Despite determined advocacy by the plaintiffs, the constitutionality of Horry County's local solid waste law presented a relatively easy case for the appellate court in several respects.  Most importantly, the ordinance restricts the transportation, processing and disposal of locally-generated solid waste in ways that quite closely resemble the waste management system upheld by the United States Supreme Court in its 2007 opinion in United Haulers.1  Indeed, the Fourth Circuit panel described that precedent as "largely dispositive," viewing the earlier New York flow control ordinances as "remarkably similar" to the challenged Horry County law.

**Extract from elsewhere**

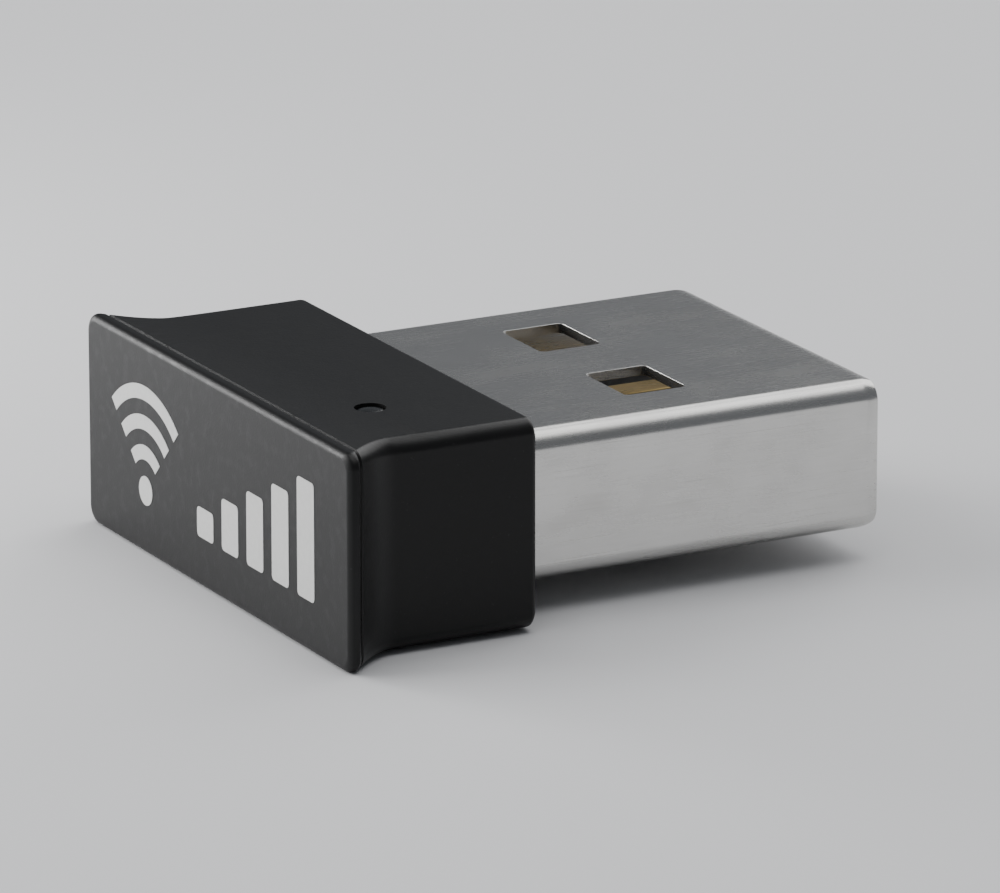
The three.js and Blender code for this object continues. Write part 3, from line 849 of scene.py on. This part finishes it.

As a first similarity, plaintiffs did not challenge on appeal the trial court's finding that the three Horry County "designated" facilities benefitting from the receipt of flow-controlled solid waste were "owned and operated" by a public entity.  Thus, by concession, the new exception carved out in United Haulers applied – local laws favoring "clearly public" facilities are per se not discriminatory for purposes of Dormant Commerce Clause analysis.   

Notably, the private vs. "clearly public" facility issue was contested before the district court.  Plaintiffs had argued below that the Horry County Solid Waste Authority, Inc., a nonprofit corporation, was a private entity.  Had that argument prevailed, Horry County's flow control law almost certainly would have been struck down under clear Supreme Court precedent.  C&A Carbone v. Clarkstown, 511 U.S. 383 (1994) (declaring unconstitutional local flow control ordinances directing all solid waste to a private facility).

Second, at the level of evidence, the Fourth Circuit agreed with the district court that plaintiffs had been unable to show that Horry County's flow control ordinance imposed any real world impacts on out-of-state businesses.  As the Court put it, the law "has only an arguable effect on interstate commerce, even if it does affect intrastate commerce to some degree."  That absence of hard proof echoed the Supreme Court's similar finding in United Haulers ("After years of discovery, both the Magistrate Judge and the District Court could not detect any disparate impact on out-of-state as opposed to in-state businesses.")

Third, characteristic of most solid waste flow control laws, including the ordinance upheld in United Haulers, the scope of Horry County's ordinance carefully excludes "recoverable" materials; i.e., commercially valuable recyclables.  By restricting the ambit, and therefore impact, of its law solely to municipal solid waste, Horry County took advantage of a view repeatedly expressed by reviewing courts – that managing trash is a traditional responsibility of local government, a core police power activity.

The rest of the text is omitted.